Маноглу казалось, что вот-вот ему оторвут уши. А пьяный ревел:
За окном погасли последние лучи солнца, опустившегося за горизонт.
3
Старьевщик, немолодой толстяк со смуглым лицом, собирался закрывать свою лавку. Он убрал старинную консоль и несколько подсвечников, выставленных у дверей, и застыл на пороге в задумчивости, наблюдая за тем, что происходит на улице.
Вдруг он заметил высокого старика с длинным свертком, который, остановившись неподалеку, смотрел на него.
— Что вам надо, сударь? — спросил он.
Нелюбезный тон старьевщика не понравился полковнику Перакису. Но отступать было поздно. Сверток оттянул ему руки, и плечи его согнулись от усталости. Он был небритый, в нечищеных ботинках и, что самое худшее, никак не мог скрыть растерянности, отражавшейся в его взгляде. Он подошел к старьевщику.
— Мне надо кое-что продать, — робко проговорил он. — Может быть, вас заинтересует?
— Давайте поглядим.
Старьевщик взял у него сверток и пошел в глубь лавки. Полковник не отставал от него.
— Позвольте, я сам разверну. Осторожно!
— Что вы так волнуетесь? Здесь стекло?
— Нет… Шпага…
Старьевщик недовольно поморщился. Одну за другой разворачивал он старые газеты.
— Почему вы так запаковали ее? — спросил он в недоумении.
— Соседи… чтобы не увидели соседи, — пробормотал Перакис.
Наконец из многочисленных газет была извлечена великолепная старинная шпага. Старьевщик оценил ее опытным глазом, потом презрительно поджал губы.
— Гм! Некуда деваться от этого хлама! Один тащит свой орден, другой — зубы. А кто все это купит?
— Но у нее золотая рукоятка… Одна резьба…

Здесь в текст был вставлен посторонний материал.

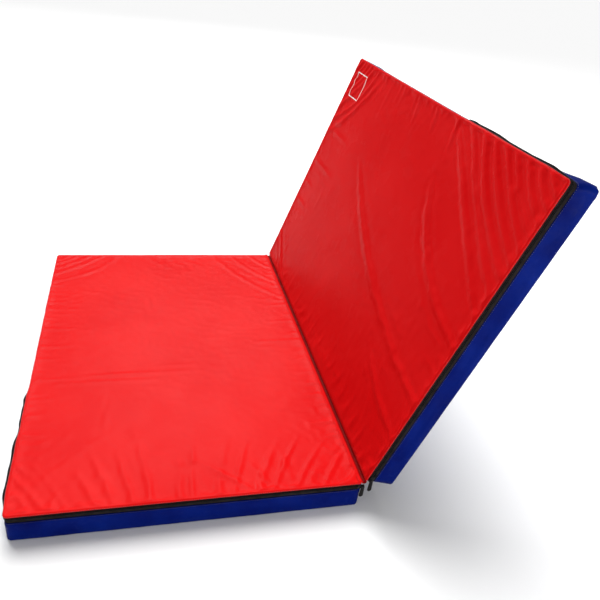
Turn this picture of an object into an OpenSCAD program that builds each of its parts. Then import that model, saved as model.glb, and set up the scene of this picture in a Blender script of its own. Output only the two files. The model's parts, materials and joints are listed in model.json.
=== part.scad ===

— Это сегодня гроша ломаного не стоит. Ну а сколько вы хотите за нее?
Полковник замялся.
По правде говоря, шпага эта была ему самому так дорога, что цены не имела. Он получил ее в подарок от самого короля Константина за свою доблесть и преданность короне. Рукоятка у нее была украшена золотом и слоновой костью, ножны прекрасной работы, — в общем, это был настоящий шедевр искусства. От славного прошлого у полковника не осталось ничего, кроме этой шпаги.
В тот день, когда его вежливо выпроводили из генерального штаба, Перакис понял, что навсегда закрылась для него книга славных деяний. Пока не придет конец, его будут мучить старческая немощь и болезни. Остаток дней он проживет в полном забвении, даже старые друзья не вспомнят о нем.
Но в глубине души он таил надежду еще на один-единственный день славы, последний день… День своих похорон.